When I exhibited my work at the Kioko Mwitiki Gallery during Valentine’s Day weekend in 2021, a middle-aged gentleman came the exhibition with his son. He paid such close attention to the detail of the works exhibited that I guessed he too must have been an artiste.

He was enthralled by the paintings, and I could see him tracing the lines of the drawings meticulously with his eye as he held his chin. Once we started talking, he quickly admitted to being an artiste, but not by profession, but rather by hobby.

The gentlemen told me how he was an avid painter in the late 80s and 90s, but he had to give up the profession as he could have made more money elsewhere.

I could see how passionate he was about art as he frantically told me about the work he used to paint, where he used to exhibit and the friendships and camaraderie he used to have with other artistes.
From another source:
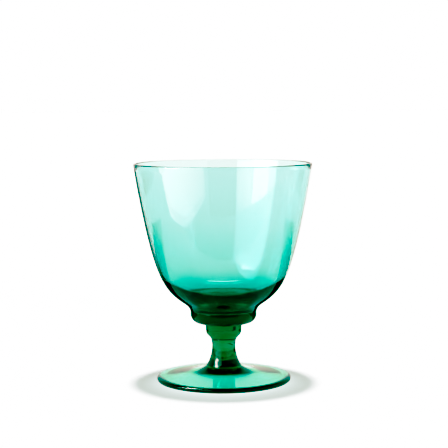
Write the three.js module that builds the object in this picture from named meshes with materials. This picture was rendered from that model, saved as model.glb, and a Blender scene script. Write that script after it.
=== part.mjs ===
// A stemmed goblet in green glass, assembled hot by hand from five gathers of glass:
// a blown bowl with a thick base, a wide collar, a narrow collar, a waisted stem and a foot.
// Every piece is a solid of revolution about +Z. The foot stands on z = 0. Units are millimetres.
import * as THREE from "three";

// Heights of the planes where one piece is fused to the next, from the table up.
const FOOT_TOP_Z = 8.4;
const STEM_TOP_Z = 21.6;
const NARROW_COLLAR_TOP_Z = 31.0;
const WIDE_COLLAR_TOP_Z = 38.8;
const RIM_Z = 120;

// Radii at those planes, and at the foot's edge.
const FOOT_RADIUS = 36.9;
const FOOT_TOP_RADIUS = 9.5;
const STEM_TOP_RADIUS = 6.5;
const NARROW_COLLAR_RADIUS = 9.8;
const WIDE_COLLAR_RADIUS = 18.15;
const RIM_RADIUS = 48.9;

// Glass thickness: the blown wall at the lip, the bowl's floor on the axis and the foot's edge.
const LIP_THICKNESS = 1.3;
const FLOOR_THICKNESS = 5.4;
const FOOT_EDGE_THICKNESS = 2.7;

// The foot rests on a flat ring. Inside it the underside rises with the top, at about the same
// thickness of glass.
const REST_RING_INNER_RADIUS = 33;
const UNDERSIDE_HOLLOW = 4.8;

// Points that shape the curves, each as radius and height.
// Bowl: end of the fillet above the collar, then the two pulls of the outer wall.
const FILLET_BEND = [18.5, 40.9];
const FILLET_END = [21.4, 43];
const OUTER_BASE_PULL = [33.7, 51.5];
const OUTER_WALL_PULL = [38.3, 56.5];
// Bowl inside: two pulls of the wall, the turn into the floor, and the two pulls of the floor.
const INNER_LIP_PULL = [43.4, 96];
const INNER_WALL_PULL = [38.4, 71.8];
const INNER_TURN = [32.6, 59.4];
const INNER_TURN_PULL = [28.3, 50.2];
const INNER_FLOOR_PULL_RADIUS = 17.5;
// Wide collar: height of its underside, and the pulls of its rounded lower edge.
const WIDE_COLLAR_UNDERSIDE_Z = 31.8;
const UNDERSIDE_FILLET_RADIUS = 11;
const LOWER_EDGE_PULL_RADIUS = 15.4;
const LOWER_EDGE_PULL_Z = 33.6;
const WIDE_COLLAR_FULL_Z = 38.2;
// Narrow collar: foot of its upright side, and the pulls that draw it in to the stem.
const DRUM_FOOT = [9.6, 28];
const DRUM_PULL = [9.6, 24.6];
const NECK_PULL = [7.1, 25.1];
// Stem: the pulls that give it a waist.
const STEM_FLARE_PULL = [6.9, 12.3];
const STEM_WAIST_PULL = [5.7, 17.6];
// Foot: the pulls of its top, from the stem outwards, and those of its hollow.
const FOOT_FLARE_PULL = [11.6, 5.6];
const FOOT_SLOPE_PULL = [22, 3.9];
const HOLLOW_CENTRE_PULL_RADIUS = 9;
const HOLLOW_EDGE_PULL = [18, 2];

const SIDES = 48;
const GLASS_COLOUR = 0x1fae84;

// Each piece has its own material, all of the same clear green glass.
function greenGlass() {
  return new THREE.MeshStandardMaterial({
    color: GLASS_COLOUR,
    roughness: 0.04,
    metalness: 0,
    transparent: true,
    opacity: 0.45,
  });
}

// A profile is a list of radius and height points that starts and ends on the axis.
function turnedPiece(name, profile) {
  const geometry = new THREE.LatheGeometry(profile, SIDES);
  geometry.rotateX(Math.PI / 2);
  const piece = new THREE.Mesh(geometry, greenGlass());
  piece.name = name;
  return piece;
}

// An outline begins with a flat disc at height z, from the axis out to a radius.
function outlineFromDisc(radius, z) {
  const outline = new THREE.Path();
  outline.moveTo(0, z);
  outline.lineTo(radius, z);
  return outline;
}

// The outside leaves the collar in a small fillet and sweeps up to a nearly straight flared wall.
// The inside follows it at the thickness of the wall, then turns into a shallow, heavy floor.
function bowl() {
  const lip = LIP_THICKNESS / 2;
  const lipZ = RIM_Z - lip;
  const floorZ = WIDE_COLLAR_TOP_Z + FLOOR_THICKNESS;
  const outside = outlineFromDisc(WIDE_COLLAR_RADIUS, WIDE_COLLAR_TOP_Z);
  outside.quadraticCurveTo(...FILLET_BEND, ...FILLET_END);
  outside.bezierCurveTo(...OUTER_BASE_PULL, ...OUTER_WALL_PULL, RIM_RADIUS, lipZ);
  const rounding = new THREE.Path();
  rounding.absarc(RIM_RADIUS - lip, lipZ, lip, 0, Math.PI);
  const inside = new THREE.Path();
  inside.moveTo(RIM_RADIUS - LIP_THICKNESS, lipZ);
  inside.bezierCurveTo(...INNER_LIP_PULL, ...INNER_WALL_PULL, ...INNER_TURN);
  inside.bezierCurveTo(...INNER_TURN_PULL, INNER_FLOOR_PULL_RADIUS, floorZ, 0, floorZ);
  return turnedPiece("bowl", [
    ...outside.getPoints(9),
    ...rounding.getPoints(3).slice(1, -1),
    ...inside.getPoints(8),
  ]);
}

// A flattened bead: full at the top, rounded under, with a fillet into the narrow collar.
function wideCollar() {
  const outline = outlineFromDisc(NARROW_COLLAR_RADIUS, NARROW_COLLAR_TOP_Z);
  outline.quadraticCurveTo(
    NARROW_COLLAR_RADIUS,
    WIDE_COLLAR_UNDERSIDE_Z,
    UNDERSIDE_FILLET_RADIUS,
    WIDE_COLLAR_UNDERSIDE_Z,
  );
  outline.bezierCurveTo(
    LOWER_EDGE_PULL_RADIUS,
    WIDE_COLLAR_UNDERSIDE_Z,
    WIDE_COLLAR_RADIUS,
    LOWER_EDGE_PULL_Z,
    WIDE_COLLAR_RADIUS,
    WIDE_COLLAR_FULL_Z,
  );
  outline.lineTo(WIDE_COLLAR_RADIUS, WIDE_COLLAR_TOP_Z);
  outline.lineTo(0, WIDE_COLLAR_TOP_Z);
  return turnedPiece("wide_collar", outline.getPoints(6));
}

// A short drum whose lower edge is drawn in to the top of the stem.
function narrowCollar() {
  const outline = outlineFromDisc(STEM_TOP_RADIUS, STEM_TOP_Z);
  outline.bezierCurveTo(...NECK_PULL, ...DRUM_PULL, ...DRUM_FOOT);
  outline.lineTo(NARROW_COLLAR_RADIUS, NARROW_COLLAR_TOP_Z);
  outline.lineTo(0, NARROW_COLLAR_TOP_Z);
  return turnedPiece("narrow_collar", outline.getPoints(7));
}

// The stem narrows to a waist and flares towards the foot.
function stem() {
  const outline = outlineFromDisc(FOOT_TOP_RADIUS, FOOT_TOP_Z);
  outline.bezierCurveTo(...STEM_FLARE_PULL, ...STEM_WAIST_PULL, STEM_TOP_RADIUS, STEM_TOP_Z);
  outline.lineTo(0, STEM_TOP_Z);
  return turnedPiece("stem", outline.getPoints(8));
}

// A thin disc whose top rises to the stem in a curve, with a rounded edge.
function foot() {
  const edge = FOOT_EDGE_THICKNESS / 2;
  const hollow = new THREE.Path();
  hollow.moveTo(0, UNDERSIDE_HOLLOW);
  hollow.bezierCurveTo(
    HOLLOW_CENTRE_PULL_RADIUS,
    UNDERSIDE_HOLLOW,
    ...HOLLOW_EDGE_PULL,
    REST_RING_INNER_RADIUS,
    0,
  );
  const rounding = new THREE.Path();
  rounding.absarc(FOOT_RADIUS - edge, edge, edge, -Math.PI / 2, Math.PI / 2);
  const top = new THREE.Path();
  top.moveTo(FOOT_RADIUS - edge, FOOT_EDGE_THICKNESS);
  top.bezierCurveTo(...FOOT_SLOPE_PULL, ...FOOT_FLARE_PULL, FOOT_TOP_RADIUS, FOOT_TOP_Z);
  top.lineTo(0, FOOT_TOP_Z);
  return turnedPiece("foot", [
    ...hollow.getPoints(8),
    ...rounding.getPoints(4),
    ...top.getPoints(7).slice(1),
  ]);
}

const wineGlass = new THREE.Group();
wineGlass.add(foot(), stem(), narrowCollar(), wideCollar(), bowl());

export default wineGlass;
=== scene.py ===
import math

import bpy
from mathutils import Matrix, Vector


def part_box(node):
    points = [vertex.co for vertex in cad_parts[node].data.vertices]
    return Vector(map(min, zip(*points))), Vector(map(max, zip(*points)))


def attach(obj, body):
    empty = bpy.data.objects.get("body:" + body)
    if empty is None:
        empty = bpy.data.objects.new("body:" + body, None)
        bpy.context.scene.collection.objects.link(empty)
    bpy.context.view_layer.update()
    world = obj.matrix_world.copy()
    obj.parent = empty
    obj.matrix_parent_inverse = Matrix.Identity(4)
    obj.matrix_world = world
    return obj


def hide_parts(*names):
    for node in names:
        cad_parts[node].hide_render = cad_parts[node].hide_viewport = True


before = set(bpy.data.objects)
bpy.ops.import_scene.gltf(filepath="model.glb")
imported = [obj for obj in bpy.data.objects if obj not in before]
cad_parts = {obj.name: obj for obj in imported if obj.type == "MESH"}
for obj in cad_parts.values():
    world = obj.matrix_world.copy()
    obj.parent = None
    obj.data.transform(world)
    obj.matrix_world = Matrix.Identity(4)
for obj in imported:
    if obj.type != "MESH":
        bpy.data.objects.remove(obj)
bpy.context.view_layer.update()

MM = 0.001

# ---------------------------------------------------------------- sizes, in metres

HAIR_GAP = 0.02 * MM  # between two fused faces, so that each piece stays a closed solid
SIDES = 240  # steps round the axis

LIP_THICKNESS = 1.3 * MM
FOOT_EDGE_THICKNESS = 2.7 * MM
STEM_TOP_RADIUS = 6.5 * MM
REST_RING_INNER_RADIUS = 33 * MM
UNDERSIDE_HOLLOW = 4.8 * MM
FLOOR_THICKNESS = 5.4 * MM


def top_of(node):
    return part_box(node)[1].z


def radius_of(node):
    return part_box(node)[1].x


FOOT_TOP_Z = top_of("foot")
STEM_TOP_Z = top_of("stem")
NARROW_COLLAR_TOP_Z = top_of("narrow_collar")
WIDE_COLLAR_TOP_Z = top_of("wide_collar")
RIM_Z = top_of("bowl")
FOOT_RADIUS = radius_of("foot")
FOOT_TOP_RADIUS = radius_of("stem")
NARROW_COLLAR_RADIUS = radius_of("narrow_collar")
WIDE_COLLAR_RADIUS = radius_of("wide_collar")
RIM_RADIUS = radius_of("bowl")


ON_AXIS = 1e-9  # a point nearer the axis than this is on it


# ---------------------------------------------------------------- helpers

def link_object(name, data):
    """A new object of the mesh, light or camera, in the scene."""
    made = bpy.data.objects.new(name, data)
    bpy.context.scene.collection.objects.link(made)
    return made


def empty_material(name):
    """A material with only its output node, with its nodes and links."""
    material = bpy.data.materials.new(name)
    material.use_nodes = True
    nodes, links = material.node_tree.nodes, material.node_tree.links
    nodes.clear()
    output = nodes.new("ShaderNodeOutputMaterial")
    return material, nodes, links, output


# ---------------------------------------------------------------- outlines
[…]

I do not remember what occupation he told me he held after giving up art, but that did not matter. What made an impression was how the gentlemen’s eyes lit up the moment he entered the gallery, and how passionate and creative he was. Most of the disdain often received from artistes and creatives by their immediate families often comes from a place of genuine concern.

A career in the arts is not seen as a profitable trade by any stretch of the Kenyan imagination, and fair enough: The art market is incredibly small, and the preserve of the wealthy few with enough expendable income to purchase and collect pieces. It can also be extremely difficult to break into the creative industry at large, be it as an actor, musician, or writer.